ビジネス英語では、単語を五千語以上覚えないといけないのでしょうか。また、仮定法や分詞構文なども正確に使えないとビジネス英語は成り立たないのでしょうか。私は違うと思います。英語というコミュニケーションツールはそれほど複雑では決してありません。
さて、私は日本の英語の教科書が大好きです。内容が素晴らしいものが多い。Catcher in the Ryeが平明な英語で解説されていたり、エドガー・アラン・ポーの短編の一説があったり、自然科学、歴史、現代社会とその内容は、私にとって興味深い内容です。
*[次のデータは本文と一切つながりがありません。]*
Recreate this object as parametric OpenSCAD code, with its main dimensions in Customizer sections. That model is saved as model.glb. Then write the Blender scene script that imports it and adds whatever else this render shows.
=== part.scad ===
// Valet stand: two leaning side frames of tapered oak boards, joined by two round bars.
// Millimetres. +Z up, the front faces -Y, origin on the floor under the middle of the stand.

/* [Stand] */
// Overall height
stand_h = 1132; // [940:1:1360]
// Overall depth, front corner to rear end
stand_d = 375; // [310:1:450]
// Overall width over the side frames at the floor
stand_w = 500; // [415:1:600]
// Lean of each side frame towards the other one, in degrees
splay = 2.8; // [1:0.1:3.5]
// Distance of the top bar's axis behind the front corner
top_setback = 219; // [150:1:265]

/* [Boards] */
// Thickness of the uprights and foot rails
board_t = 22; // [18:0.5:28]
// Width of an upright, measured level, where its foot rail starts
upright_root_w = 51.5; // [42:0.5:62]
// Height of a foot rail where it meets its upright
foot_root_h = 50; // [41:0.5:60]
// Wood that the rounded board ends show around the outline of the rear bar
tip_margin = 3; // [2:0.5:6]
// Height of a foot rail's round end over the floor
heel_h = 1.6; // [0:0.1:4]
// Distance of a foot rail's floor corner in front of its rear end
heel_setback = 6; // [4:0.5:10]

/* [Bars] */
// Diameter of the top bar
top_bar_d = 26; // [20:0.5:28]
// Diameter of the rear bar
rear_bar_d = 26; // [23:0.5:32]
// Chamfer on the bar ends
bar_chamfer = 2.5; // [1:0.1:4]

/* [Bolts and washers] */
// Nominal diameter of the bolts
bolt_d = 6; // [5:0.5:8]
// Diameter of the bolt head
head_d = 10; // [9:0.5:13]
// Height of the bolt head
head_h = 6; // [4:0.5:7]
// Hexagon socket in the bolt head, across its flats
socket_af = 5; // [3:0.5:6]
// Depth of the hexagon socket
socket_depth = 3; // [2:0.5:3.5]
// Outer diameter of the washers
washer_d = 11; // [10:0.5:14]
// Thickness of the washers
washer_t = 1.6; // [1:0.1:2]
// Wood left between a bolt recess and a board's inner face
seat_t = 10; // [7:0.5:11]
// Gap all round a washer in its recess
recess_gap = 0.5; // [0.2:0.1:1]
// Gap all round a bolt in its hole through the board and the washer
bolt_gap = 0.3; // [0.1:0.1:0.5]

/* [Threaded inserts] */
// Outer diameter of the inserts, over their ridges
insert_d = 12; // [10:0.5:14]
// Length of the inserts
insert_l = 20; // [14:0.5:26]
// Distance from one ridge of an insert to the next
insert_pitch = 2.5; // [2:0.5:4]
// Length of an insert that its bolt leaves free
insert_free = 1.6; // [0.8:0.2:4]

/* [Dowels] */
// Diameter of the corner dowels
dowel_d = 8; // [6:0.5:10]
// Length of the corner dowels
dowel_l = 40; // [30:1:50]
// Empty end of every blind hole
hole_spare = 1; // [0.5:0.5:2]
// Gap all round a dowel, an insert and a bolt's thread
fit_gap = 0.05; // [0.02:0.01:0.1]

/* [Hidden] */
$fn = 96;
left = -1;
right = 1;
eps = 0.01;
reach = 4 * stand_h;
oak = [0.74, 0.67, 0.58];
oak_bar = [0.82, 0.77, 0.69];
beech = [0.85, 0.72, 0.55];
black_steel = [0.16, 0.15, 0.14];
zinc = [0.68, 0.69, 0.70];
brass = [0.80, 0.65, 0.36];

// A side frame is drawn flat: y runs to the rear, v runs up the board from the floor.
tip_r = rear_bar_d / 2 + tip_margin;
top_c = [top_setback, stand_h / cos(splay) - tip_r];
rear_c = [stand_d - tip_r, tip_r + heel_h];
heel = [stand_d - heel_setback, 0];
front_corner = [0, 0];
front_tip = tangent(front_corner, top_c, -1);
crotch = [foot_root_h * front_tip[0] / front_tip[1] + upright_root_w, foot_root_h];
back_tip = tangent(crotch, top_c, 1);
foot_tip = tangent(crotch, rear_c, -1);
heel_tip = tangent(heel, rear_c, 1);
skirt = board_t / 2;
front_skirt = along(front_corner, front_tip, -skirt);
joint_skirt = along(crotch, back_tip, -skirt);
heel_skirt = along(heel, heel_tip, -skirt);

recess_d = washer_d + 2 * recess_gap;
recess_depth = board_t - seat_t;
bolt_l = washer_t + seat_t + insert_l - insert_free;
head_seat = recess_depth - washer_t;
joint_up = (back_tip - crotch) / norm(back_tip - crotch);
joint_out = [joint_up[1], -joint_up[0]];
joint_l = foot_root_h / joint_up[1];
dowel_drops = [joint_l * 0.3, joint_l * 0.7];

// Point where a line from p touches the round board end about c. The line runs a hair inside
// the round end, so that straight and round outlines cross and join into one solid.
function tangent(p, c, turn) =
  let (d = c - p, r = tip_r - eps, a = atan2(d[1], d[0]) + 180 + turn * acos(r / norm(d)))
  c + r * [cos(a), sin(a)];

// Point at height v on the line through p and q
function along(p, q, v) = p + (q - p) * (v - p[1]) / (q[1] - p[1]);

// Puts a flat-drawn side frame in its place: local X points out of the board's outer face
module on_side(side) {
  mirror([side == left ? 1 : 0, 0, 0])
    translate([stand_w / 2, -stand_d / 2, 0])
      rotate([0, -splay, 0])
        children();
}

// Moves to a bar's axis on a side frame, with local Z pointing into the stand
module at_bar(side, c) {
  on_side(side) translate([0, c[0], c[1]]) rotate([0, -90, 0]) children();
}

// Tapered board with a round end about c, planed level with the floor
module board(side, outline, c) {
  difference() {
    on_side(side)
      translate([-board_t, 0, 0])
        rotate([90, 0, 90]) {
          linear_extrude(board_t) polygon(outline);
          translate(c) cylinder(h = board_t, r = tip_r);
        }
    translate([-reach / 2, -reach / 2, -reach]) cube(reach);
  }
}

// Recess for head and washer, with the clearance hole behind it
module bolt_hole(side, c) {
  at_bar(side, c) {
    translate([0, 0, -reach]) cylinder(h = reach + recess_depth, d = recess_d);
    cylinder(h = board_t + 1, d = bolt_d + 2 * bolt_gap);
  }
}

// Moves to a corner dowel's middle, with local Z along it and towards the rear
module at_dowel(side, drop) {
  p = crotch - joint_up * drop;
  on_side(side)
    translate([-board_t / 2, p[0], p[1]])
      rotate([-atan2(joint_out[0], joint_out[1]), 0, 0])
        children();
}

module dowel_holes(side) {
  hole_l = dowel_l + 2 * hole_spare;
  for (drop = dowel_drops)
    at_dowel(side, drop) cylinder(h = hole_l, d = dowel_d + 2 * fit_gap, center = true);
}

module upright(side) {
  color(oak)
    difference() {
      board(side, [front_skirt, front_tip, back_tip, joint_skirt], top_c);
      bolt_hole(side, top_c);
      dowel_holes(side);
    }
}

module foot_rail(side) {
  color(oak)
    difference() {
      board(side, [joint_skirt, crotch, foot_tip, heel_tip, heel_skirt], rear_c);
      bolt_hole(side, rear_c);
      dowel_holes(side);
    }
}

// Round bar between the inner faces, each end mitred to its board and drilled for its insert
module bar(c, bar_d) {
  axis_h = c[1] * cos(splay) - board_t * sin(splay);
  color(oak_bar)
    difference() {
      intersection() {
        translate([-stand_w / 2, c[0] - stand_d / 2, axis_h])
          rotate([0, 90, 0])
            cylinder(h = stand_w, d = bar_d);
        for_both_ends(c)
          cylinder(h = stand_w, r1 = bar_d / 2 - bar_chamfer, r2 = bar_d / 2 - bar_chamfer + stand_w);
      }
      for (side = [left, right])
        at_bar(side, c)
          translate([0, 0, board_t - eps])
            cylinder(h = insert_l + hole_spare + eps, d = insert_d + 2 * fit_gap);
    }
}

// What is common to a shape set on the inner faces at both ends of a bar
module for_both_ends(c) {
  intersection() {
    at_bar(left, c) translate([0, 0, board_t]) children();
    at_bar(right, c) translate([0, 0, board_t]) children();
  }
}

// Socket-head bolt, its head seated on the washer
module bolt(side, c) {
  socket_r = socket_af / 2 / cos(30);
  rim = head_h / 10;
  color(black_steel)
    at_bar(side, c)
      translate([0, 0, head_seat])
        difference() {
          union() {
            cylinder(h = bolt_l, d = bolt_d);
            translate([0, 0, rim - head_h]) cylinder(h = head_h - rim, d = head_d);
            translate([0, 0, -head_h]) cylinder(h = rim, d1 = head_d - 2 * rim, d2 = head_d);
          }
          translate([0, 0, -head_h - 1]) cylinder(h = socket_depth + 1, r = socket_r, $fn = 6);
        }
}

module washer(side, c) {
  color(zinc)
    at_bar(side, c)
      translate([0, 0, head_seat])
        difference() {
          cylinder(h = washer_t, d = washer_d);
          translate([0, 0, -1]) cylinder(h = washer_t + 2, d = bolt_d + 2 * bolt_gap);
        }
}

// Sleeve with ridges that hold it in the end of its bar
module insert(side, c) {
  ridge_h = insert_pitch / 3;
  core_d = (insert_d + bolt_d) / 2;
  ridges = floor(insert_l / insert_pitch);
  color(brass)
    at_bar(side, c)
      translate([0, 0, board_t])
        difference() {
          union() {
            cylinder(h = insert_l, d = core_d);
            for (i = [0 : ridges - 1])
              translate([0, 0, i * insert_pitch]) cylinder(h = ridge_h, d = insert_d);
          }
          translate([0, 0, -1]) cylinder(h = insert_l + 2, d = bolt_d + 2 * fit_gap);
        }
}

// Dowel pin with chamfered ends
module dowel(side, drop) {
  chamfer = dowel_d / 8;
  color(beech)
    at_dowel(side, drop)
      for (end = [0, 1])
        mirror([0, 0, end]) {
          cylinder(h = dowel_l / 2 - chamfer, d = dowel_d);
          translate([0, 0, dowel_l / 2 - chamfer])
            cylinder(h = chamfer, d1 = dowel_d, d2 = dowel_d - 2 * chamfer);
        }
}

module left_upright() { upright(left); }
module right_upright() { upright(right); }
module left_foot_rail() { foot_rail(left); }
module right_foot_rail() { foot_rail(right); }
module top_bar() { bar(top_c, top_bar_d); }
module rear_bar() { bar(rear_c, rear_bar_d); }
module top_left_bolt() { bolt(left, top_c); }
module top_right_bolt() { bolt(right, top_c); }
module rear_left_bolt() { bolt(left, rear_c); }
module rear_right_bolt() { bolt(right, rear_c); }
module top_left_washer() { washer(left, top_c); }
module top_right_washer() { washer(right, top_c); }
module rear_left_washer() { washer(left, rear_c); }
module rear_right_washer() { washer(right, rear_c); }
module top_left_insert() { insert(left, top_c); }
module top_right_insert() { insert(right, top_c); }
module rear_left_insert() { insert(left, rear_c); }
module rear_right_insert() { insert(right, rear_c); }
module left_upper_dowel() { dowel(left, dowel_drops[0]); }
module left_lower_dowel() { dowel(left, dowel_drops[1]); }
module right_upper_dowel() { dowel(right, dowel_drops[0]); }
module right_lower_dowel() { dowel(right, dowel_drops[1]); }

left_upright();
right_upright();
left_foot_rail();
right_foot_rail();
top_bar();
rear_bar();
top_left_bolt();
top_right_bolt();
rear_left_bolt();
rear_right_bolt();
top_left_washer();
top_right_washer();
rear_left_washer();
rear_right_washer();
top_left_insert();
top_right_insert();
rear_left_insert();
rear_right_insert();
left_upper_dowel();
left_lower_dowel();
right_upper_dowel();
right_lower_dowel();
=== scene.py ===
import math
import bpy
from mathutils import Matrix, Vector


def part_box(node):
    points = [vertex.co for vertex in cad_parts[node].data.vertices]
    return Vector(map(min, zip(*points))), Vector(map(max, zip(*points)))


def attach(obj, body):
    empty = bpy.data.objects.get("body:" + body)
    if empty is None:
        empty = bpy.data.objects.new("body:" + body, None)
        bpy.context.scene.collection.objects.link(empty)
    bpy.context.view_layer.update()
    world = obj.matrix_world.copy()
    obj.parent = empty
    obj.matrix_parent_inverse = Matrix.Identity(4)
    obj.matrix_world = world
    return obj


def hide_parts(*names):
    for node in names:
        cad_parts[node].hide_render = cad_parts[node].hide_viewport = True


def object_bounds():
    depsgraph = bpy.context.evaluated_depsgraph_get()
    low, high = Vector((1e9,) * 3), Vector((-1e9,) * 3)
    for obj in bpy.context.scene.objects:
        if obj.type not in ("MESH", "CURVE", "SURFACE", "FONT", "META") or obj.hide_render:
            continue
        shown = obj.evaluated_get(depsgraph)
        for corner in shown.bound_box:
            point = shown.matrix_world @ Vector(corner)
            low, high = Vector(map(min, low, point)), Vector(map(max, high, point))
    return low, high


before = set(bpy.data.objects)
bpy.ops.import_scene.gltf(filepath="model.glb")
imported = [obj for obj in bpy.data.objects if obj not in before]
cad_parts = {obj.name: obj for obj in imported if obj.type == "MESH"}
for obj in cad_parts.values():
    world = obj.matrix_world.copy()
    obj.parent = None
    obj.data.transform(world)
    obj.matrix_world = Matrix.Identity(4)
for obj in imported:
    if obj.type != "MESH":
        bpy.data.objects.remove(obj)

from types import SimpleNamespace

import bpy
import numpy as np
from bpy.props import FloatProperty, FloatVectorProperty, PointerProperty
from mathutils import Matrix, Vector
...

これらの教科書を生徒と勉強することは、私にとってとても楽しいことです。しかし、なぜ日本の中高生は、こんな素晴らしい教科書がたくさんあるのに、学校教育の英語のみでは、留学に太刀打ちできないのでしょうか。
おそらく、日本の生徒たちには先が見えていないのです。
英語が受験ツールとしての機能肥大になっていて、本来のコミュニケーションツールとしての魅力を彼らは感じることのないままに、十代を駆け抜けてしまうのではないでしょうか。受験用の英語に正解することの訓練に明け暮れてしまい、本来の英語が使えないのです。また、使う必要もないのです。
私はこの受験英語仮説が外れてほしいと思います。なぜならば、十代の子どもたちが、自然に抱く疑問、すなわち、「こんなことして英語話せるの」ということに、まともな回答も得ずに、「大学受かるためにはしょうがない」などと言ってほしくはないのです。